The CFTC Order requires Oden and OCM jointly and severally to pay a $100,000 civil monetary penalty and imposes a five-year ban on their solicitation of funds for, or trading in commodity interests on behalf of others, or applying for registration, claiming exemption from registration, or engaging in any activity requiring registration with the CFTC. The Order also requires Oden to cease and desist from violating the Commodity Exchange Act and CFTC Regulations, as charged.
The Order finds that, during April to June 2014, Oden acted as a CPO without properly registering with the CFTC, as required, and that Oden and OCM failed to properly operate their respective pools in accordance regulatory requirements. Oden was the chief compliance officer, sole owner, and a registered Associated Person and a listed principal of OCM.

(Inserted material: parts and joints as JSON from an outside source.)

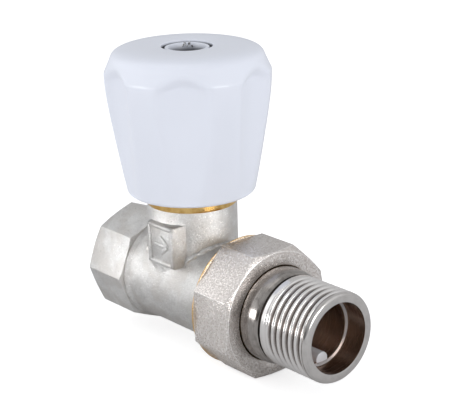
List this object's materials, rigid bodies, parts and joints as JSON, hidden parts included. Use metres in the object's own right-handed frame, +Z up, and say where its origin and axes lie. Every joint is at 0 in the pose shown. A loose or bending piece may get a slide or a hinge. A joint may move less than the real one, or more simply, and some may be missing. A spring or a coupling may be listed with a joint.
{
  "type": "lockshield valve",
  "caption": "Straight radiator valve with a fluted white handwheel, octagon inlet end and union nut with a threaded tailpiece.",
  "frame": {"origin": "centre of the inlet's end face, on the flow axis", "axes": "+X along the flow from the inlet to the tailpiece, +Z up the spindle to the handwheel, +Y square to both"},
  "size_m": [0.0745, 0.0388, 0.0728],
  "materials": {
    "nickel_body": "satin shot-blasted nickel plate on forged brass",
    "nickel_nut": "bead-blasted nickel plate on brass",
    "nickel_tail": "bright nickel plate on turned brass",
    "brass": "bare machined brass",
    "rubber": "matt EPDM",
    "ptfe": "PTFE",
    "steel": "zinc-plated steel",
    "white_plastic": "satin white ABS"
  },
  "bodies": {
    "valve_body": {"body": "nickel_body", "bonnet": "brass", "bonnet_oring": "rubber", "gland_packing": "ptfe", "gland_nut": "brass"},
    "plug": {"disc_holder": "brass", "disc_seal": "rubber", "disc_washer": "brass", "disc_screw": "brass", "plug_clip": "steel"},
    "spindle": {"spindle": "brass", "stem_oring_lower": "rubber", "stem_oring_upper": "rubber", "handwheel": "white_plastic", "screw_washer": "steel", "handwheel_screw": "steel"},
    "union_seal": {"tail_oring": "rubber"},
    "tailpiece": {"tailpiece": "nickel_tail"},
    "union_nut": {"union_nut": "nickel_nut"}
  },
  "joints": [
    {"name": "plug_lift", "type": "slide", "parent": "valve_body", "child": "plug", "axis": [0, 0, 1], "range_m": [0, 0.00375]},
    {"name": "handwheel_turn", "type": "hinge", "parent": "plug", "child": "spindle", "pos_m": [0.0252, 0, 0.03], "axis": [0, 0, 1], "range_deg": [0, 1350]},
    {"name": "union_draw", "type": "slide", "parent": "valve_body", "child": "union_seal", "axis": [1, 0, 0], "range_m": [0, 0.00756]},
    {"name": "nut_turn", "type": "hinge", "parent": "union_seal", "child": "union_nut", "pos_m": [0.0482, 0, 0], "axis": [1, 0, 0], "range_deg": [0, 1500]},
    {"name": "tail_swivel", "type": "hinge", "parent": "union_seal", "child": "tailpiece", "pos_m": [0.0612, 0, 0], "axis": [1, 0, 0], "continuous": true}
  ],
  "couplings": [
    {"joint": "plug_lift", "follows": "handwheel_turn", "m_per_rad": 0.00015915},
    {"joint": "union_draw", "follows": "nut_turn", "m_per_rad": 0.00028871}
  ]
}
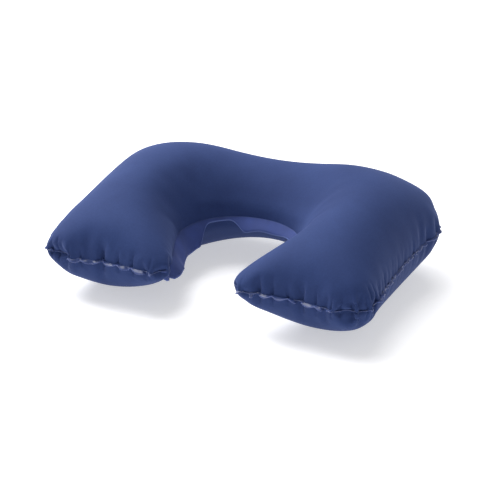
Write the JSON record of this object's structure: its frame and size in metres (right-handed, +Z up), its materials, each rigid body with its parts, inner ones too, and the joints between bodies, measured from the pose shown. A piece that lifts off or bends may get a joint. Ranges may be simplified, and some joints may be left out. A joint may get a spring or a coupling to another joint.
{
  "type": "inflatable camp pillow",
  "caption": "U-shaped blow-up pillow of flocked sheet, welded round its edge, with a loose margin at the neck and a push-in valve at the back.",
  "frame": {"origin": "under the middle of the pillow, on the surface it lies on", "axes": "+X across the pillow from its left arm to its right arm, +Y from the open front to the back, +Z up"},
  "size_m": [0.3558, 0.247, 0.1113],
  "materials": {
    "flocked_pvc": "fine navy flock, soft and matt with a velvet sheen",
    "welded_pvc": "flock melted flat by the weld, satin with glossy spots",
    "valve_pvc": "soft moulded PVC, satin"
  },
  "bodies": {
    "root": {"upper_panel": "flocked_pvc", "lower_panel": "flocked_pvc", "outer_weld_rim": "welded_pvc", "neck_weld_flap": "welded_pvc"},
    "valve_seat": {"valve_flange": "valve_pvc", "valve_skirt": "valve_pvc"},
    "valve_tube": {"valve_stem": "valve_pvc", "stopper_strap": "valve_pvc"},
    "stopper_cap": {"stopper": "valve_pvc"},
    "air_flap": {"check_flap": "valve_pvc"}
  },
  "joints": [
    {"name": "collapse", "type": "hinge", "parent": "root", "child": "valve_seat", "pos_m": [0, 0.06603, 0.02491], "axis": [-1, 0, 0], "range_deg": [0, 28], "stiffness_Nm_per_rad": 0.05, "springref_deg": -11.46, "deforming": ["upper_panel", "lower_panel", "outer_weld_rim", "neck_weld_flap"]},
    {"name": "valve_push", "type": "slide", "parent": "valve_seat", "child": "valve_tube", "axis": [0, 0.8415, -0.5403], "range_m": [0, 0.012], "deforming": ["valve_skirt"]},
    {"name": "stopper_swing", "type": "hinge", "parent": "valve_tube", "child": "stopper_cap", "pos_m": [0.0073, 0.11427, 0.03581], "axis": [0, -0.5403, -0.8415], "range_deg": [0, 130], "deforming": ["stopper_strap"]},
    {"name": "flap_open", "type": "hinge", "parent": "valve_tube", "child": "air_flap", "pos_m": [0.0052, 0.10262, 0.0433], "axis": [0, 0.5403, 0.8415], "range_deg": [0, 45], "stiffness_Nm_per_rad": 0.0001, "springref_deg": -11.46}
  ]
}
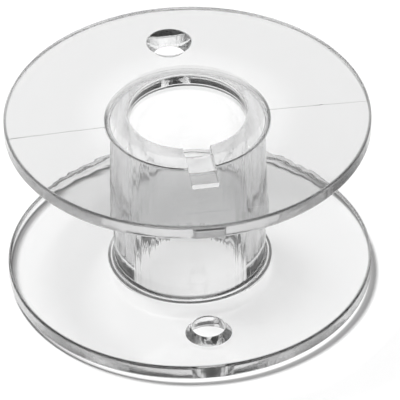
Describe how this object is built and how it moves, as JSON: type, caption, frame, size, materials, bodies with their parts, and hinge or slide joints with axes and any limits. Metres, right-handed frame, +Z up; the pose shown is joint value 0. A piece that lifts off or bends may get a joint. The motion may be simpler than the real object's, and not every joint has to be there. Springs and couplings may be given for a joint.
{
  "type": "sewing machine bobbin",
  "caption": "Clear plastic sewing machine bobbin: a hollow hub between domed flanges, with a thread hole in each flange and a drive notch at its upper end.",
  "frame": {"origin": "on the hub's axis, in the plane of the hub's lower end face, which the bobbin stands on", "axes": "+Z up along the hub's axis; +Y towards the upper flange's thread hole; the drive notch and the lower flange's thread hole are towards -Y"},
  "size_m": [0.0203, 0.0202, 0.011],
  "materials": {
    "clear_plastic": "polished, transparent and colourless"
  },
  "bodies": {
    "root": {"hub": "clear_plastic", "upper_flange": "clear_plastic", "lower_flange": "clear_plastic"}
  },
  "joints": []
}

Furthermore, according to the Order, between April and November 2014, while acting as a CPO for OCF, Oden improperly claimed an exemption from registration and violated numerous regulatory requirements for operating commodity interest pools. Specifically, the Order finds that Oden
- failed to provide required disclosures about his claimed registration exemption status,
- failed to promptly furnish to each OCF pool participant a copy of certain required monthly statements,
- improperly comingled OCF pool participant funds with his personal accounts, as well as accounts belonging to family members, and
- improperly utilized promotional materials that showed trading returns based on hypothetical results without also including required disclosure language.
Additionally, the Order finds that, between November 2014 and December 2015, OCM, a registered CPO, also failed to follow regulatory requirements for operating as a CPO. Specifically, OCM
- failed to send certain quarterly reports to OCF I pool participants,
- failed to include the required oath or affirmation of accuracy and completeness in the quarterly reports it did send to OCF I pool participants, and
- improperly utilized promotional materials that showed trading returns based on hypothetical results, without also including required disclosure language.
Oden is also held liable for OCM’s violations of CFTC Regulations as a controlling person who failed to act in good faith or knowingly induced the violations of OCM.